One comfortable luxury experience, please
I’m sure plenty of people have driven a CLE and come to a different conclusion. Which is fine. I’ve already admitted I could use a juicier caboose, and that may have made the drive less comfortable than it was supposed to be. Then again, I also drove the car more than 500 miles over three days, and not everyone calling it super comfortable did. In fact, I’d bet a moderately irresponsible amount of money relative to my current net worth that those two things explain why we have different opinions. Because I checked with Logan, and you guessed it — he said he didn’t make it past the two-hour mark on the highway, either. Not that I can blame him. He lives in LA, and driving up in the canyons will always be more fun than sitting parked on the 405.
Maybe Mercedes ran the numbers and found it would be worse for business to make the CLE450 drive like the rolling couch I was hoping for. It’s possible. What it feels like, though, is that someone outside the core product development team insisted the CLE450 would be better as a cheaper CLE53, even though the CLE53 was supposed to be the cheaper version of the CLE63 that was originally never going to happen. The AMG is supposed to be the compromise, not the Benz.

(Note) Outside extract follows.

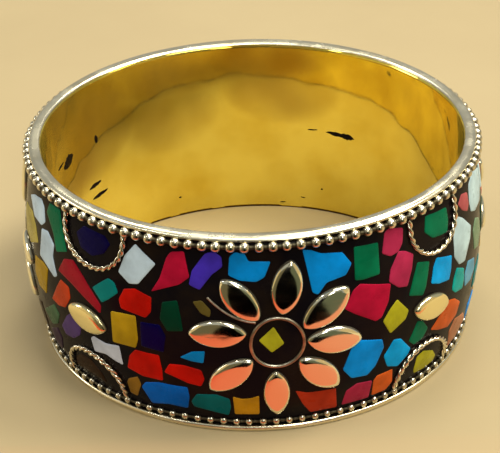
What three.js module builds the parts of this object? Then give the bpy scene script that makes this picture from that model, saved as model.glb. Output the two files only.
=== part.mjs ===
// A rigid slip-on bangle, in millimetres. Its axis is Z and its lower rim stands on z = 0.
//
// A polished inner band carries an upper and a lower rim. Together they make a channel that
// is filled with black lac, and a beaded wire closes the lac off against each rim. Flowers of
// leaf-shaped studs, single leaf studs, wire rings and half-round rope wires sit on the lac.
// An azimuth of 0 faces -Y, and azimuths grow towards +X.

import * as THREE from "three";

// Driving dimensions.
const INNER_RADIUS = 31.75;
const HEIGHT = 31.3;
const BAND_THICKNESS = 0.8;
const JOINT_GAP = 0.05;
const SEAT_GAP = 0.1;

// Rims: rings seated round the band's two ends. The upper one's lip rolls over the band's edge.
const UPPER_RIM = { outerRadius: 33.6, thickness: 0.8, edgeRound: 0.38, lip: 0.35 };
const LOWER_RIM = { outerRadius: 34.1, thickness: 0.85, edgeRound: 0.25 };

// Beaded wires.
const BEADS = 113;
const UPPER_BEADS = { ringRadius: 34.05, z: HEIGHT - 1.2, beadRadius: 0.69, neckRadius: 0.3 };
const LOWER_BEADS = { ringRadius: 33.5, z: 1.43, beadRadius: 0.5, neckRadius: 0.3 };

// Lac: its outer face bulges between two shoulders that stop short of the beaded wires.
const LAC_SHOULDER = 2.0;
const LAC_EDGE_RADIUS = 33.4;
const LAC_BULGE = 1.45;
const LAC_FACE_STEPS = 8;

// Studs and wires on the lac.
const LEAF = { pointedness: 1.32, bevel: 0.5, height: 0.85 };
const STUD = { halfLength: 3.9, halfWidth: 2.1 };
const FLOWER = { z: 15.5, ringHalfWidth: 3.65, ringHalfHeight: 3.92, wireRadius: 0.25 };
const CHIP = { halfWidth: 1.6, height: 0.35 };
const LEAF_STUD_Z = 14.1;
const TAIL_WIRE_RADIUS = 0.2;
const ROPE = { arcRadius: 5.8, wireRadius: 0.42, upperZ: 28.8, lowerZ: 2.0 };
const ROPE_ENDS = { upper: 3, lower: 6 };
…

If you don’t plan to road trip the CLE and drive too many winding roads to enjoy a true couch on wheels, maybe the tradeoff is worth it. Heck, maybe that makes the CLE450 Cabriolet a better daily driver for its customer base. Maybe the people who actually buy these cars don’t want a couch on wheels. But as a car, the 2026 Mercedes-Benz CLE450 Cabriolet would be better if it left the corners to anything with an AMG badge and doubled down on comfort.